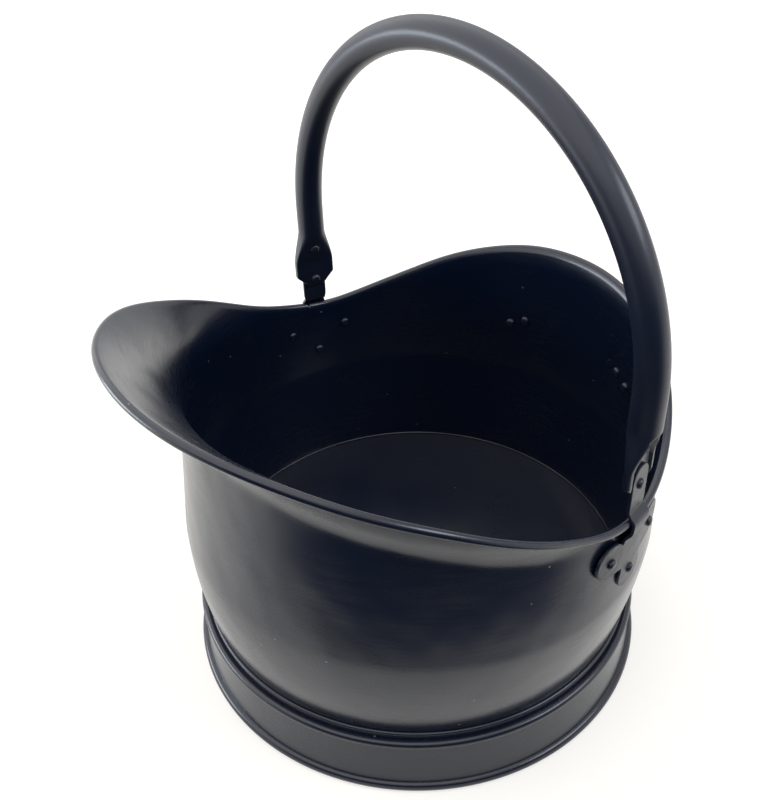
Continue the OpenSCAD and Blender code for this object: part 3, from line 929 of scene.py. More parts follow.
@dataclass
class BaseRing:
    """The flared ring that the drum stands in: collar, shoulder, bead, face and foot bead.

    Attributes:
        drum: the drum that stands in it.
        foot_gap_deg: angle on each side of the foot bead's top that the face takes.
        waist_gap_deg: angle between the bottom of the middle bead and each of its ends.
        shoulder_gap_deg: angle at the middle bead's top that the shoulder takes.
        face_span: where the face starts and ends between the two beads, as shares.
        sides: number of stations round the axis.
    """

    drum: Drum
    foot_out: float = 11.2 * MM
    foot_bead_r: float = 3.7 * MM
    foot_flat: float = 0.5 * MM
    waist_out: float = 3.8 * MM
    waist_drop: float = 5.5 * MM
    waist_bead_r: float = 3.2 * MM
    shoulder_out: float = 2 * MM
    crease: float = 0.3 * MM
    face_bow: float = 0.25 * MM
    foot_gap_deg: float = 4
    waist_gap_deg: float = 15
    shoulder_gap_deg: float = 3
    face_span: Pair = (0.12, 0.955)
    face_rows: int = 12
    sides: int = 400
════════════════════
SET PROBLEM: From the data above, extract every line in its exact form.

EXERCISE SOLUTION:
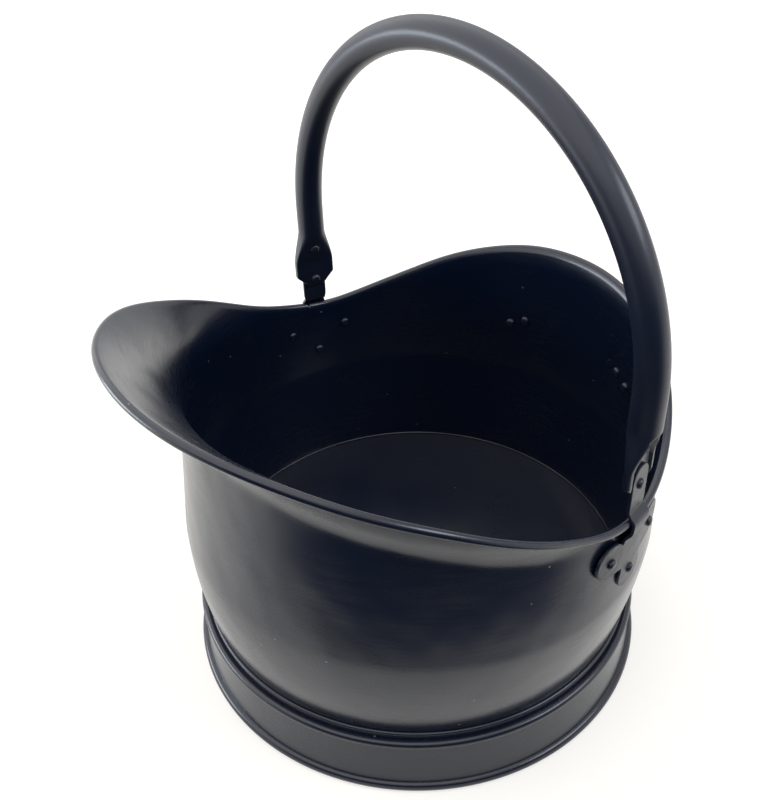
Continue the OpenSCAD and Blender code for this object: part 3, from line 929 of scene.py. More parts follow.
@dataclass
class BaseRing:
    """The flared ring that the drum stands in: collar, shoulder, bead, face and foot bead.

    Attributes:
        drum: the drum that stands in it.
        foot_gap_deg: angle on each side of the foot bead's top that the face takes.
        waist_gap_deg: angle between the bottom of the middle bead and each of its ends.
        shoulder_gap_deg: angle at the middle bead's top that the shoulder takes.
        face_span: where the face starts and ends between the two beads, as shares.
        sides: number of stations round the axis.
    """

    drum: Drum
    foot_out: float = 11.2 * MM
    foot_bead_r: float = 3.7 * MM
    foot_flat: float = 0.5 * MM
    waist_out: float = 3.8 * MM
    waist_drop: float = 5.5 * MM
    waist_bead_r: float = 3.2 * MM
    shoulder_out: float = 2 * MM
    crease: float = 0.3 * MM
    face_bow: float = 0.25 * MM
    foot_gap_deg: float = 4
    waist_gap_deg: float = 15
    shoulder_gap_deg: float = 3
    face_span: Pair = (0.12, 0.955)
    face_rows: int = 12
    sides: int = 400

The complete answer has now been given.